------ INPUT RECORDS

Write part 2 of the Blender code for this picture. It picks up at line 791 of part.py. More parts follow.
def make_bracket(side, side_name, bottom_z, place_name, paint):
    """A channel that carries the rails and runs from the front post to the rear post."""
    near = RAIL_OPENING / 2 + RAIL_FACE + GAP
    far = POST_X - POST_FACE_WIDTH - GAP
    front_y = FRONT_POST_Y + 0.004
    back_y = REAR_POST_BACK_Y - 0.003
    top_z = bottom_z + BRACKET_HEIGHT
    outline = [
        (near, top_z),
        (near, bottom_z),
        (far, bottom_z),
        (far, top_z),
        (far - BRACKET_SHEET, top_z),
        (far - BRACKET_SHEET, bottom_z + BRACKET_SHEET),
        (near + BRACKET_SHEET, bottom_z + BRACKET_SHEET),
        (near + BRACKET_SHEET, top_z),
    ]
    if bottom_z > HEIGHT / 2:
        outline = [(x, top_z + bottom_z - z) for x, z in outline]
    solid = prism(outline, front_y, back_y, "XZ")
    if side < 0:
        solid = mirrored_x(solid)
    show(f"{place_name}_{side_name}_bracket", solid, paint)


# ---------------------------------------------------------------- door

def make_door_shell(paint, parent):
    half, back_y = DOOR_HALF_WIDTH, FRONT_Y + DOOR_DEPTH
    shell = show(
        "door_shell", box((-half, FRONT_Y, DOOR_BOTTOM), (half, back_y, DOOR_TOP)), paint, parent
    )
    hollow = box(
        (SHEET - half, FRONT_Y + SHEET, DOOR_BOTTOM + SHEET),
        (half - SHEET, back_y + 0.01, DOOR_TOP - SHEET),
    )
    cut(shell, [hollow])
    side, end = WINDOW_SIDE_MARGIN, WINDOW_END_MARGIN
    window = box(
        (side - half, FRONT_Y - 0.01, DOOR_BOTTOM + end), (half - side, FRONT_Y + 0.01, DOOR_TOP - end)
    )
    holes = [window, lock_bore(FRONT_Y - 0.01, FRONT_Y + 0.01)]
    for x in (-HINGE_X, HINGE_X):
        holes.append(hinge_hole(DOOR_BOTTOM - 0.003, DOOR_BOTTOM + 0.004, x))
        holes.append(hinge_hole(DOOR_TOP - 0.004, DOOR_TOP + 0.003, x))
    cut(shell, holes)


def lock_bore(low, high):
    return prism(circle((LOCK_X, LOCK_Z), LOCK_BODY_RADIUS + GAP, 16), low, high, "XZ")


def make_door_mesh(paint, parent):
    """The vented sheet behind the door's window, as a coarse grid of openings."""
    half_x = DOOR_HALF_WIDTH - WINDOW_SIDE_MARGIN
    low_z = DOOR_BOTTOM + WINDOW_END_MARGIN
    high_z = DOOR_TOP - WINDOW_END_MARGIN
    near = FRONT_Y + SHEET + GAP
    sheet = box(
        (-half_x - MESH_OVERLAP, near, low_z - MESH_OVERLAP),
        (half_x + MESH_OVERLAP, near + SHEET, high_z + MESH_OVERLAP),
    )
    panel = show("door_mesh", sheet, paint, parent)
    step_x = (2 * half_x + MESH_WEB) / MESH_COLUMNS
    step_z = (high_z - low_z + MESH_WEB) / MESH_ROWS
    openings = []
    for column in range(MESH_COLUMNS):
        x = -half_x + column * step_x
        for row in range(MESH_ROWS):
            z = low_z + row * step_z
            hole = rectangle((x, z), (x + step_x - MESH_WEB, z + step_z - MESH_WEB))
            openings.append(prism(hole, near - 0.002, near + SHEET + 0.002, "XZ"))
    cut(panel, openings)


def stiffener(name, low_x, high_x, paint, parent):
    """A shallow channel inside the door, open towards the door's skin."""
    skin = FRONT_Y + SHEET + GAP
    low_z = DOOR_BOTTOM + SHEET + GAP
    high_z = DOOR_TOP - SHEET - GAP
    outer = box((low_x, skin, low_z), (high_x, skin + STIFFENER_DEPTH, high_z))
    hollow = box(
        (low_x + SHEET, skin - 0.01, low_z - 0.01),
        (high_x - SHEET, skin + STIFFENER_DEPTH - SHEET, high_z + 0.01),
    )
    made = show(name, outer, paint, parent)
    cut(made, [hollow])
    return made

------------
------ INPUT RECORDS

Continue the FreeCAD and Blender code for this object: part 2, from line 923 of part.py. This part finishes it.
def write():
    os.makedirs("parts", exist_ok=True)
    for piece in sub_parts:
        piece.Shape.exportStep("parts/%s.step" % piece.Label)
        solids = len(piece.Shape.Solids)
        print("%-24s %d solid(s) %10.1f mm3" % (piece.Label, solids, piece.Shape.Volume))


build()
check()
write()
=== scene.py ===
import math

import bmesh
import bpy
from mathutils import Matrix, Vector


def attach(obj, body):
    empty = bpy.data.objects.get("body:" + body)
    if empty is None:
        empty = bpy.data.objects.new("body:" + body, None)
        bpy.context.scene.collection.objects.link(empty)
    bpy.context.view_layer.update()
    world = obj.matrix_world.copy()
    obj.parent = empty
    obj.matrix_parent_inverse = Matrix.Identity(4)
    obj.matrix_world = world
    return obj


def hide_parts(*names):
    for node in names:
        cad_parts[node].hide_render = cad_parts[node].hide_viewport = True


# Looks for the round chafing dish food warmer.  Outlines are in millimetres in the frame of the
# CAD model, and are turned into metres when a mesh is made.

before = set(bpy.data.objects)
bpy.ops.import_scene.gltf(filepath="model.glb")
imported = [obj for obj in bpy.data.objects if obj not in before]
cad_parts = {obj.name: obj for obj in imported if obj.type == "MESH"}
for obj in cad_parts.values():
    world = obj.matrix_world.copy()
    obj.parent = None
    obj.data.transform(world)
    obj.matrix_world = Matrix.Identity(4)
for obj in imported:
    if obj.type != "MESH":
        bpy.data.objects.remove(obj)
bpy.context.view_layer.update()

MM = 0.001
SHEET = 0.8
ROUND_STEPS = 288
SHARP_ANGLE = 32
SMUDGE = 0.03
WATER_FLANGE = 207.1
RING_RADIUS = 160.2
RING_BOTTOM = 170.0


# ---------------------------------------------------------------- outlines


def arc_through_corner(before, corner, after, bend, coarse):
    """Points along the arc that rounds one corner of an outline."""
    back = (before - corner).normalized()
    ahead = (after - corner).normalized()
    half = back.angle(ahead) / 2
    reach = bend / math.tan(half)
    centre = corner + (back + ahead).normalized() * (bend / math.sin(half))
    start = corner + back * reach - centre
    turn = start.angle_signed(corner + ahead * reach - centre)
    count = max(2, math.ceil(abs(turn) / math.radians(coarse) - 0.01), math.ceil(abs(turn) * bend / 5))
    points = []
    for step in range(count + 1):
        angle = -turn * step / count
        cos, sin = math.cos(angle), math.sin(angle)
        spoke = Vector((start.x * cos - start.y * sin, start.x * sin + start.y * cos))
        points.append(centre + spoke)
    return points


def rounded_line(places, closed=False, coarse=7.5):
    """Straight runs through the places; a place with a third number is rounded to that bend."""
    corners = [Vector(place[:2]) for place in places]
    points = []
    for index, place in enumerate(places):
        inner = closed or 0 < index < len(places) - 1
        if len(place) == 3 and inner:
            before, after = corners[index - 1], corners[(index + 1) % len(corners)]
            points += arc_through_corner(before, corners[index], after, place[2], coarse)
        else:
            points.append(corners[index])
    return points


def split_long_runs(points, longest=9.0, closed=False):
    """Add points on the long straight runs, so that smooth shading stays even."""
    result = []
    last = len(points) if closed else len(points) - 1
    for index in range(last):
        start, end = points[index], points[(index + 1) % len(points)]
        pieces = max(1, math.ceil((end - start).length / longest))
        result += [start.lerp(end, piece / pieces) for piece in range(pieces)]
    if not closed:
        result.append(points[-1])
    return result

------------

EXERCISE: Considering only the records above, state the number of lines that include the word "model", with nothing added.

RESULT OF THE EXERCISE: 2